Your top level domain should always be the place where you create and share the most valuable and authoritative content you can create.
Rank Fishkin (Wizard of Moz) aptly phrased it:

“[Subdomains] act as a barrier for the full link equity, brand, and user/usage signals to pass to your main site. They don’t amplify; they diminish your ranking/visibility potential”
So are the automation platforms duping marketers into believing that they can optimize the landing pages by creating the right content?
No, it’s about using the landing pages right:

The Right Way of Using Your Marketing Landing Pages

Create them on a sub-domain, dedicating each landing page to an individual marketing effort/campaign. Be focused, use each page for capturing leads or testing different tactics. Creating landing pages on different sub-domains rather than top-level domain offer the following SEO advantages:

  • It avoids duplicate content — multiple versions of the same content is available to your marketers in your site’s subfolders
  • Easier to mask — Custom URLs can be used to mask sub-domains and show them as not a part of the main site structure such as demo.site.com or resource.site.com, etc.
  • Secure from penalties —They are not impacted by any major optimization efforts on the top-level domain name, hence:
  • Offers a playground for testing — marketers can easily test new ideas without worrying about crippling the ranking of the website. This allows your SEO and marketing team a test friendly environment for collaborative effort.

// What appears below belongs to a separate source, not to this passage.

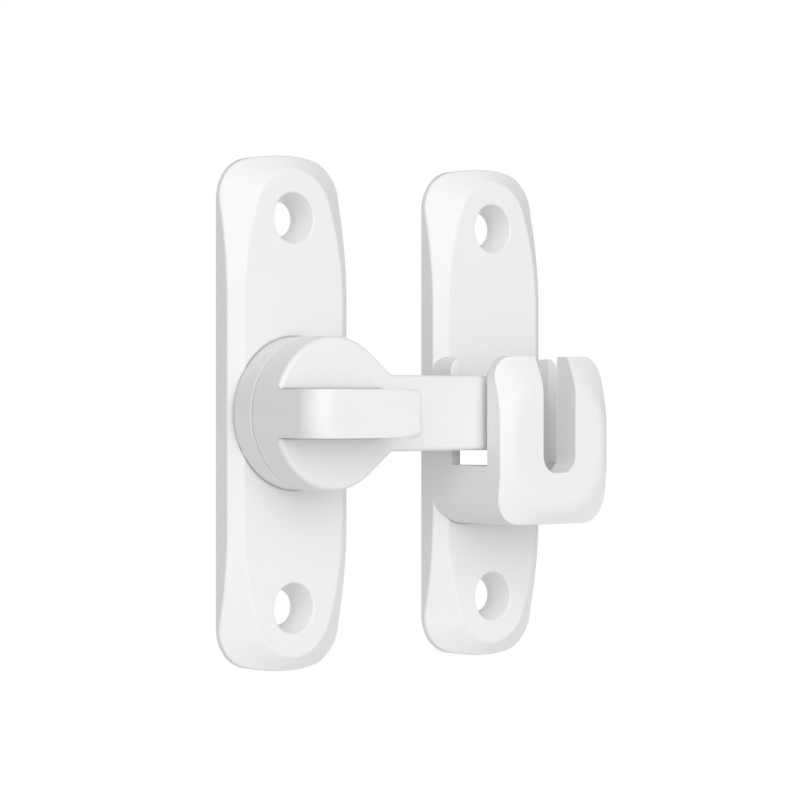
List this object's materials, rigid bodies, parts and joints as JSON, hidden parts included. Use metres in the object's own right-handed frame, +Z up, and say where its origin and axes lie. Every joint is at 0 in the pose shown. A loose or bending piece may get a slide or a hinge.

The SEO best practice is to focus your effort.

Create optimized, valuable, and authoritative content such as blog content, webinars, free resources, etc. on the top-level domain. Create marketing landing pages on a sub-domain and easily experiment with different CTAs, layout, and messaging techniques. Avoid your landing pages to become the area where your SEO rich content resides. It should be the place where you promote that content.

Additionally, ensure that the sub-domain should never be used for replacing any content that has been created on the top-level domain.

Driving Traffic to Your Landing Pages

Marketing landing pages created on sub-domains are not the right place to put all of your SEO efforts. Hence, you will have to partner with different forms of referral traffic such as PPC, social, and affiliate to name a few.

In theory, you can argue for optimizing these pages, like any other web page on your top-level domain. However, it is unnecessary. Marketing landing pages should be destination, are supposed to be a destination that you bring your qualified leads to through the use of content that you have created instead of simply banking on the SERP results and ranking.

Hence, instead of focusing on optimizing them for the ranking, spend the same time, effort, and budget on creating more valuable content to engage and compel newer leads further into your marketing funnel.

In Conclusion
We all remember (or have heard of the legends) of the nightmare: aggregating data from multiple marketing tools and reading a standardized report for making more informed decision about out next marketing effort. This was more often than not a final landing page where we could draw the visitors.

It was the era where features such as dynamic smart forms and lead intelligence were a fantastic dream, but not a possibility for the average marketing team. But now we have these robust marketing automation platforms.

They are beneficial, but unless they are used the right way and in line with SEO best practices, marketers will find themselves wasting a lot of valuable resources creating content for the wrong pages.